* **Exercise objective**:
Repeat, exactly as written, every line from the one holding "back_shell();" through the one holding "obj.matrix_parent_inverse = Matrix.Identity(4)". Leave out all other lines.

--- start ---

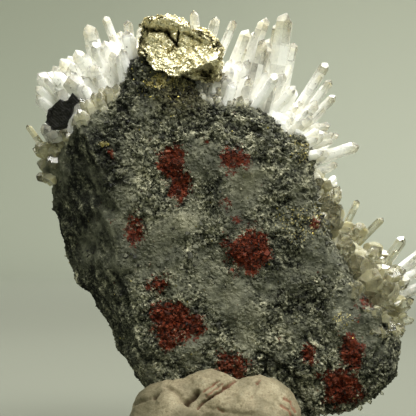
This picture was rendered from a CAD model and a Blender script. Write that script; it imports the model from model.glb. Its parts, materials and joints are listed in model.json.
"""Looks of the quartz on matrix specimen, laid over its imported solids.

The rock, the pyrite, the blade and the putty are worked up from the solids that they stand for.
The quartz repeats the rows of crystals that the solid is made from, and adds the small ones.
Places are in millimetres. Places on the front view are in pixels of the 416-pixel picture.
"""

import json
import math
import random

import bmesh
import bpy
import numpy as np
from mathutils import Matrix, Vector, noise
from mathutils.bvhtree import BVHTree
from mathutils.geometry import delaunay_2d_cdt

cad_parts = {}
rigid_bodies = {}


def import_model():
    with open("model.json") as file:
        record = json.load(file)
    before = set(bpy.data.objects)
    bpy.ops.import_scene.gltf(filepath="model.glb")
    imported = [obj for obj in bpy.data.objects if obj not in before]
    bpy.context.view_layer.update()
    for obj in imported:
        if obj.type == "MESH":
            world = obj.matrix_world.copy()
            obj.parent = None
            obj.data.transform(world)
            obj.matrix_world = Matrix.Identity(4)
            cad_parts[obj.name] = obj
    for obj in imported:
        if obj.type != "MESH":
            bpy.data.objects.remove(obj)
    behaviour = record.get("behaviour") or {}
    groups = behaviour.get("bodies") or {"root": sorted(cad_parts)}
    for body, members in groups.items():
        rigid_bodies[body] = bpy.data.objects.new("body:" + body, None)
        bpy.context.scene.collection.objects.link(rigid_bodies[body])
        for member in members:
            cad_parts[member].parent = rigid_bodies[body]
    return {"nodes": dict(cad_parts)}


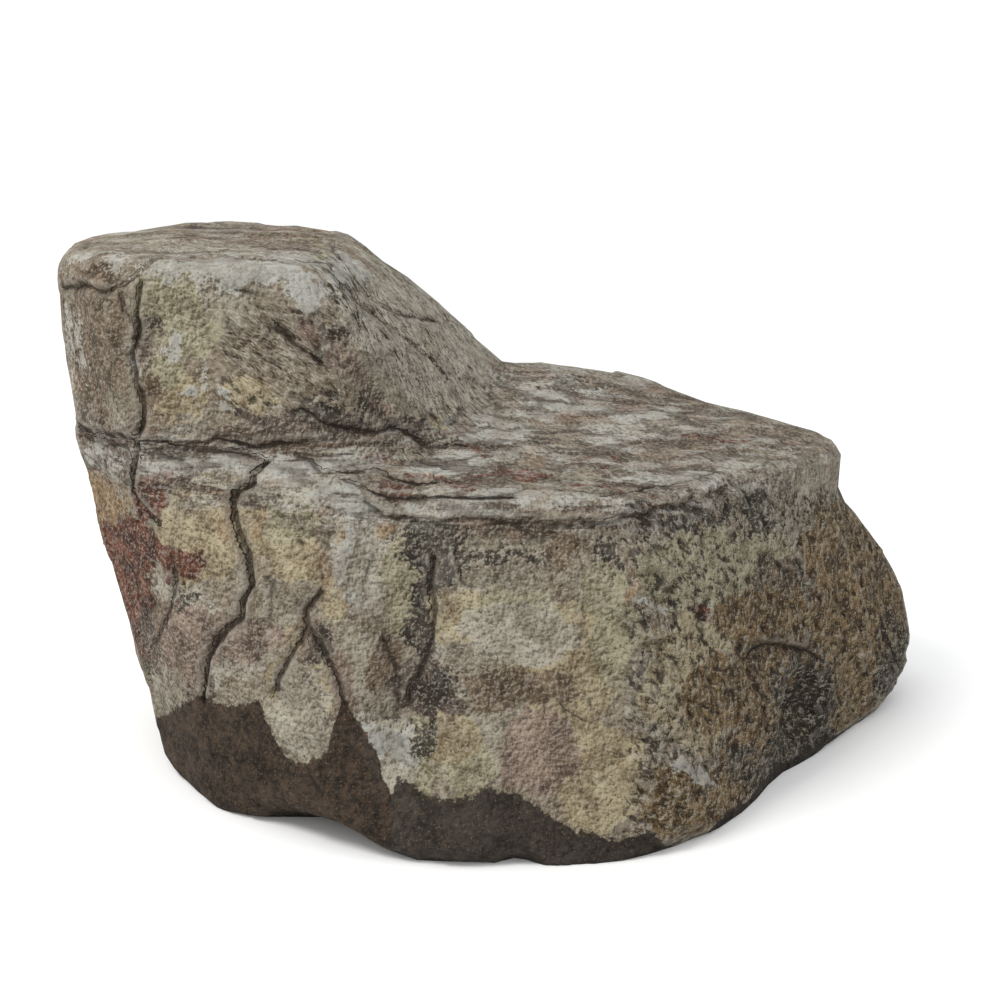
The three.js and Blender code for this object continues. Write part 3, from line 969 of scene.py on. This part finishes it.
def bedded_colour(s, colour, where, bent):
    """A colour with thin broken beds where they show: level streaks, and flakes with dark gaps."""
    plain = s.field("bedded")
    beds = s.noise(s.spread(where, BED_STREAKS), scale=1.0, detail=4.0, rough=0.66)
    sockets = {0: bent, 1: TORN, 2: s.spread(where, BED_FLAKES)}
    torn = s.node("VectorMath", sockets, operation="MULTIPLY_ADD").outputs[0]
    flakes = s.cells(torn, scale=1.0)
    kind = s.node("SeparateColor", {0: flakes["Color"]}).outputs[0]
    blur = 0.02
    for low, high, cover, flake in FLAKES:
        chosen = s.product(s.remap(kind, low - blur, low), s.remap(kind, high, high - blur))
        colour = s.cover(colour, flake, chosen, plain, cover)
    gaps = s.remap(flakes["Distance"], 0.50, 0.66, 0.0, 0.6)
    colour = s.cover(colour, TINTS["between flakes"], gaps, plain)
    colour = s.cover(colour, TINTS["pale bed"], s.remap(beds, 0.55, 0.62, 0.0, 0.5), plain)
    return s.cover(colour, TINTS["dark bed"], s.remap(beds, 0.46, 0.38, 0.0, 0.85), plain)


def soil_colour(s, mottle, grain, grit):
    """Soil that is brown or greyer, with pale grit in it."""
    shade = s.remap(s.scaled(grain, 0.6, s.product(mottle, 0.4)), 0.40, 0.60)
    brown, grey = [s.mix(shade, stone_colour(*dark), stone_colour(*light)) for dark, light in SOILS]
    soil = s.mix(s.field("greyer"), brown, grey)
    return s.cover(soil, TINTS["grit"], s.remap(grit, 0.60, 0.74, 0.0, 0.5))


def stone_material():
    """The stone's finish: bare stone, stains with painted shade in the niche and on the far lobe, beds, the
    grain's painted light and shade, painted shade in hollows and painted highlights on ridges, cracks and
    soil.
    """
    material = bpy.data.materials.new("weathered stone")
    s = Shader(material)
    where = s.node("TexCoord").outputs["Object"]
    broad = s.noise(where, scale=6.0, detail=3.0, rough=0.55)
    mottle = s.noise(where, scale=26.0, detail=5.0, rough=0.68)
    edges = s.noise(where, scale=36.0, detail=5.0, rough=0.68, output="Color")
    first, second, third = s.node("SeparateColor", {0: edges}).outputs
    fine = s.noise(where, scale=120.0, detail=4.0, rough=0.65)
    grit = s.noise(where, scale=330.0, detail=1.0, rough=0.7)
    coarse = s.field("coarse")
    height = lumps(s, where)
    # A place a little way toward the light: each lump is painted lighter on that side and darker on the
    # other.
    beside = s.node("VectorMath", {0: where, 1: PAINTED_LIGHT_SIDE}, operation="ADD").outputs[0]
    facing_painted_light = s.sum("SUBTRACT", height, lumps(s, beside))
    ragged = {"first": first, "second": second, "third": third}
    ragged["tops"] = s.scaled(s.sum("ADD", first, height), 0.5, -0.02)
    ragged["gaps"] = s.scaled(s.sum("SUBTRACT", second, height), 0.5, 0.52)

    colour = s.ramp(mottle, [(place, stone_colour(*bare)) for place, bare in BARE_STONE])
    colour = s.cover(colour, TINTS["weathered"], s.remap(broad, 0.42, 0.62, 0.0, 0.55))
    colour = stained_and_shaded_colour(s, colour, mottle, ragged)
    colour = bedded_colour(s, colour, where, edges)

    rougher = s.sum("MAXIMUM", coarse, s.sum("ADD", s.field("streaked"), 0.2))
    on_chalk = s.remap(s.field("chalk"), -0.1, 0.3, 1.0, 0.45)
    strong = s.product(s.remap(rougher, 0.2, 1.0, 0.50, 1.0), on_chalk)
    # Painted light and shade on the grain: lumps lighter on the side toward the light, darker on the far
    # side, with painted shade in the gaps between them.
    colour = s.cover(colour, TINTS["painted highlight on lump"], s.remap(facing_painted_light, 0.02, 0.15, 0.0, 0.50), strong)
    colour = s.cover(colour, TINTS["shaded lump"], s.remap(facing_painted_light, -0.02, -0.15, 0.0, 0.72), strong)
    colour = s.cover(colour, TINTS["painted shade between lumps"], s.remap(height, 0.45, 0.27, 0.0, 0.80), strong)
    # Painted shade in the hollows of the relief, and a painted highlight on its ridges.
    low = s.field("low")
    colour = s.cover(colour, TINTS["hollow"], s.remap(low, 0.15, 0.95, 0.0, 0.7))
    colour = s.cover(colour, TINTS["ridge"], s.remap(low, -0.15, -0.9, 0.0, 0.25))

    near, deep = s.field("crack_near"), s.field("crack_deep")
    colour = s.cover(colour, TINTS["crack's stain"], near, s.remap(first, 0.40, 0.60, 0.22, 0.92), deep)
    soil_noise = s.sum("SUBTRACT", s.sum("ADD", second, fine), 1.0)
    soil_edge = s.scaled(soil_noise, 0.9, s.field("soil"))
    soil = soil_colour(s, mottle, fine, grit)
    colour = s.mix(s.remap(soil_edge, -0.07, 0.07, 0.0, 0.94), colour, soil)
    frayed = s.scaled(s.sum("SUBTRACT", third, 0.5), 3.0, s.sum("ABSOLUTE", s.field("crack")))
    line = s.product(s.remap(frayed, 1.7, 0.7), s.remap(near, 0.12, 0.3))
    colour = s.cover(colour, TINTS["crack"], line, s.remap(deep, 0.1, 0.9, 0.62, 0.94))

    raised = s.product(height, s.remap(coarse, 0.2, 1.0, 0.45, 1.0))
    raised = s.scaled(grit, 0.10, raised)
    sockets = {"Strength": 1.0, "Distance": BUMP_HEIGHT, "Height": raised}
    bump = s.node("Bump", sockets).outputs[0]
    rough = s.remap(mottle, 0.3, 0.7, 0.97, 0.88)
    sockets = {"Base Color": colour, "Roughness": rough, "Normal": bump, "Specular IOR Level": 0.2}
    finish = s.node("BsdfPrincipled", sockets)
    s.node("OutputMaterial", {"Surface": finish.outputs[0]})
    return material


# Studio

BACKDROP_COLOUR = (0.98, 0.99, 1.0, 1.0)
BACKDROP_STRENGTH = 1.10
KEY_PLACE = Vector((-1.9, -1.5, 3.3))
KEY_TARGET = Vector((0.0, 0.0, 0.35))
KEY_SIZE = 1.3
KEY_POWER = 78.0
KEY_COLOUR = (1.0, 0.985, 0.96)
FLOOR_COLOUR = (248, 248, 247)
FLOOR_TINT = (238, 237, 235)


def plain_material(name, colour, roughness):
    material = bpy.data.materials.new(name)
    s = Shader(material)
    where = s.node("TexCoord").outputs["Object"]
    share = s.remap(s.noise(where, scale=6.0, detail=2.0), 0.3, 0.7, 0.0, 0.03)
    tint = s.mix(share, colour, linear(*FLOOR_TINT))
    finish = s.node("BsdfPrincipled", {"Base Color": tint, "Roughness": roughness})
    s.node("OutputMaterial", {"Surface": finish.outputs[0]})
    return material


def make_floor():
    side, below = 30.0, 0.4 * MM
    corners = [(-side, -side, -below), (side, -side, -below), (side, side, -below), (-side, side, -below)]
    mesh = bpy.data.meshes.new("floor")
    mesh.from_pydata(corners, [], [(0, 1, 2, 3)])
    mesh.materials.append(plain_material("pale floor", linear(*FLOOR_COLOUR), roughness=0.9))
    new_piece("floor", mesh)


def make_key_light():
    light = bpy.data.lights.new("key", "AREA")
    light.shape = "DISK"
    light.size = KEY_SIZE
    light.energy = KEY_POWER
    light.color = KEY_COLOUR
    lamp = bpy.data.objects.new("key", light)
    lamp.location = KEY_PLACE
    lamp.rotation_euler = (KEY_TARGET - KEY_PLACE).to_track_quat("-Z", "Y").to_euler()
    bpy.context.scene.collection.objects.link(lamp)


def make_backdrop():
    scene = bpy.context.scene
    scene.view_settings.view_transform = "Standard"
    world = bpy.data.worlds.new("studio")
    scene.world = world
    world.use_nodes = True
    backdrop = world.node_tree.nodes["Background"]
    backdrop.inputs["Color"].default_value = BACKDROP_COLOUR
    backdrop.inputs["Strength"].default_value = BACKDROP_STRENGTH


def make_camera():
    camera = bpy.data.cameras.new("camera")
    camera.sensor_width = SENSOR_MM
    camera.lens = FOCAL / FRAME_SIDE * SENSOR_MM
    viewer = bpy.data.objects.new("camera", camera)
    viewer.location = CAMERA_PLACE
    viewer.rotation_euler = (math.pi / 2 - CAMERA_PITCH, 0.0, 0.0)
    bpy.context.scene.collection.objects.link(viewer)
    bpy.context.scene.camera = viewer


# The scene

make_camera()
make_backdrop()
make_key_light()
make_floor()
stone, stone_features = fine_stone()
write_fields(stone, stone_features)
stone.data.materials.clear()
stone.data.materials.append(stone_material())
stone.data.polygons.foreach_set("use_smooth", np.ones(len(stone.data.polygons), bool))
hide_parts(NODE)
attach(stone, "root")
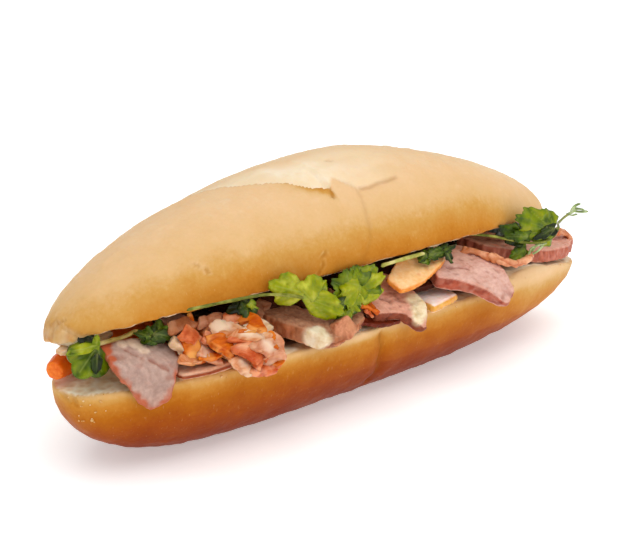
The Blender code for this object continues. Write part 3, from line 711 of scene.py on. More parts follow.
def ribbon(name, path, width, thick, seed=0, lean=(0, -0.5, 1), square=5, twist=0, sides=20, ends=0.8,
           swell=0.28, blunt_share=0.16, pale=(), crumple=0.22):
    """A cut strip that follows a curve, with crisp corners, uneven sides and blunt ends."""
    curve = smooth_curve(path)
    count = len(curve)
    ahead = np.gradient(curve, axis=0)
    ahead /= np.linalg.norm(ahead, axis=1)[:, None]
    across = np.cross(ahead, np.array(lean, float))
    across /= np.linalg.norm(across, axis=1)[:, None]
    normal = np.cross(across, ahead)
    share = np.linspace(0, 1, count)
    length = np.linalg.norm(np.diff(curve, axis=0), axis=1).sum()
    blunt = max(width, thick) * blunt_share / length
    near_end = np.minimum(share, 1 - share) / blunt
    size = ends + (1 - ends) * np.sqrt(np.clip(1 - (1 - np.clip(near_end, 0, 1)) ** 2, 0, 1))
    turn = 2 * math.pi * np.arange(sides) / sides
    wide = np.sign(np.cos(turn)) * np.abs(np.cos(turn)) ** (2 / square)
    high = np.sign(np.sin(turn)) * np.abs(np.sin(turn)) ** (2 / square)
    angle = twist * (share - 0.5)
    side_way = across * np.cos(angle)[:, None] + normal * np.sin(angle)[:, None]
    high_way = normal * np.cos(angle)[:, None] - across * np.sin(angle)[:, None]
    uneven = 1 + swell * lumps(curve, 4, seed)
    aside, above = (wide * width / 2)[None, :, None], (high * thick / 2)[None, :, None]
    slanted = ahead[:, None, :] * aside * (CUT_SLANT * (2 * share - 1) ** 3)[:, None, None]
    rings = (curve[:, None, :] + slanted + side_way[:, None, :] * aside * (size * uneven)[:, None, None]
             + high_way[:, None, :] * above * size[:, None, None])
    points = np.concatenate([rings.reshape(-1, 3), curve[:1], curve[-1:]])
    faces = ring_faces(count, sides)
    first, last = count * sides, count * sides + 1
    for i in range(sides):
        j = (i + 1) % sides
        faces.append((j, i, first))
        faces.append(((count - 1) * sides + i, (count - 1) * sides + j, last))
    thing = mesh_object(name, points, faces)
    face_outwards(thing)
    at, out = mm_points(thing)
    crease = smooth_step(0.2, 0, np.abs(lumps(at, 3.2, seed + 6)))
    push = crumple * (lumps(at, 2.8, seed + 4) + 0.45 * rough(at, 1.3, seed + 5) - 1.3 * crease)
    put_points(thing, at + out * push[:, None])
    # The creases take the darker side colour: painted shade in the folds.
    mark(thing, "side", crease)
    # Pale spots: partly pale flesh, partly painted highlights.
    if pale:
        mark(thing, "fat", near_spots(at, pale))
    shade_smooth(thing)
    return thing


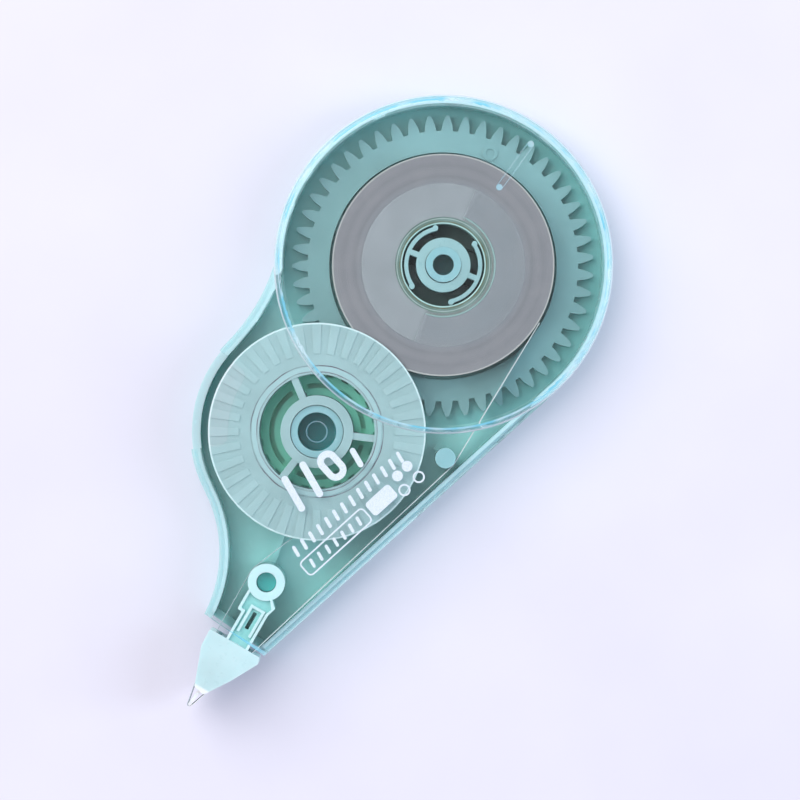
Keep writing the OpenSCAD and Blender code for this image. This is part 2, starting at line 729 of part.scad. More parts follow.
module takeup_gear() {
    bore_r = takeup_sleeve_r + seat_gap;
    hub_r = bore_r + 1;
    rim_r = takeup_root_r - 1;
    spoke_w = 2.4;
    color("cadetblue")
        translate(takeup_at)
            difference() {
                union() {
                    translate([0, 0, gear_z])
                        linear_extrude(gear_t)
                            difference() {
                                rotate(wheel_angle)
                                    polygon(gear_path(takeup_pitch_r, takeup_teeth, takeup_root_r,
                                        takeup_tip_r));
                                circle(r = rim_r);
                            }
                    tube(hub_r, bore_r, gear_z, gear_top);
                    for (i = [0:2])
                        bar(bore_r + 0.3, rim_r + 0.3, spoke_w, gear_z, gear_z + web_t,
                            reel_spoke_angle + i * 120);
                }
                for (i = [0:2])
                    bar(bore_r - 0.5, takeup_sleeve_r + reel_key_l + seat_gap, key_w + 2 * seat_gap,
                        reel_key_z - seat_gap, gear_top + cut, reel_spoke_angle + i * 120);
            }
}
module takeup_roll() {
    color("ghostwhite")
        translate(takeup_at)
            tube(used_r, takeup_core_r + seat_ease, tape_z, tape_top);
}

back_shell();
front_shell();
tip_head();
feed_tape();
return_tape();
supply_gear();
slip_clutch();
supply_core();
supply_roll();
rear_film_washer();
front_film_washer();
takeup_reel();
takeup_gear();
takeup_roll();
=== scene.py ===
"""Looks of the two-wheel correction tape dispenser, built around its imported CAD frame."""
import json
import math
import random

import bmesh
import bpy
from mathutils import Matrix, Vector


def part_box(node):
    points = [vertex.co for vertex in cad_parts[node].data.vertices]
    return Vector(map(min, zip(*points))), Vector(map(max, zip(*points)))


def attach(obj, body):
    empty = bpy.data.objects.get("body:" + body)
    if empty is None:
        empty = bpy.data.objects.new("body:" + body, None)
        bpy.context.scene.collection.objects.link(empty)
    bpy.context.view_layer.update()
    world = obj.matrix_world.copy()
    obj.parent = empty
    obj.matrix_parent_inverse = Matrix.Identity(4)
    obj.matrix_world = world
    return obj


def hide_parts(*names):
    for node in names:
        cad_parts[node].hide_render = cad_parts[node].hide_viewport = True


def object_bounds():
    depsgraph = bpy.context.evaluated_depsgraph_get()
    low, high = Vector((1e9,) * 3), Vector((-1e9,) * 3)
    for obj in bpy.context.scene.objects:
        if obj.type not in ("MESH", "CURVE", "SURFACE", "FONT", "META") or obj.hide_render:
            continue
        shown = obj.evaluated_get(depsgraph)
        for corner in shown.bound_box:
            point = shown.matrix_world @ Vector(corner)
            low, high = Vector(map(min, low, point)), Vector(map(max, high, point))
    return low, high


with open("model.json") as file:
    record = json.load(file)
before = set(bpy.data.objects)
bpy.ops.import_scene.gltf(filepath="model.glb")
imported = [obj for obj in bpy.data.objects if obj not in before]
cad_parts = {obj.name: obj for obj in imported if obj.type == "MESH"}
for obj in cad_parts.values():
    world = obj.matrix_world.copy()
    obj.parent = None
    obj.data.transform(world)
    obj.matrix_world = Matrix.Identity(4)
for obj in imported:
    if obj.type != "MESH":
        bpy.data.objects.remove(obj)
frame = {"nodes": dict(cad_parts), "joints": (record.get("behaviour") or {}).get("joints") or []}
cad_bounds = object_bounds()
NODES = frame["nodes"]
JOINTS = {j["name"]: Vector(j["pos_m"]) for j in frame["joints"]}
MM = 0.001
LEVEL = 0.9999      # a face whose normal's z passes this lies flat and is shaded flat


# ---- Places worked out from the frame ----
def reach(node, axis):
    """Outer radius of a round node about an axis, from its box."""
    low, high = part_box(node)
    return max(high[0] - axis.x, axis.x - low[0])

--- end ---

* **Output**:
back_shell();
front_shell();
tip_head();
feed_tape();
return_tape();
supply_gear();
slip_clutch();
supply_core();
supply_roll();
rear_film_washer();
front_film_washer();
takeup_reel();
takeup_gear();
takeup_roll();
=== scene.py ===
"""Looks of the two-wheel correction tape dispenser, built around its imported CAD frame."""
import json
import math
import random

import bmesh
import bpy
from mathutils import Matrix, Vector


def part_box(node):
    points = [vertex.co for vertex in cad_parts[node].data.vertices]
    return Vector(map(min, zip(*points))), Vector(map(max, zip(*points)))


def attach(obj, body):
    empty = bpy.data.objects.get("body:" + body)
    if empty is None:
        empty = bpy.data.objects.new("body:" + body, None)
        bpy.context.scene.collection.objects.link(empty)
    bpy.context.view_layer.update()
    world = obj.matrix_world.copy()
    obj.parent = empty
    obj.matrix_parent_inverse = Matrix.Identity(4)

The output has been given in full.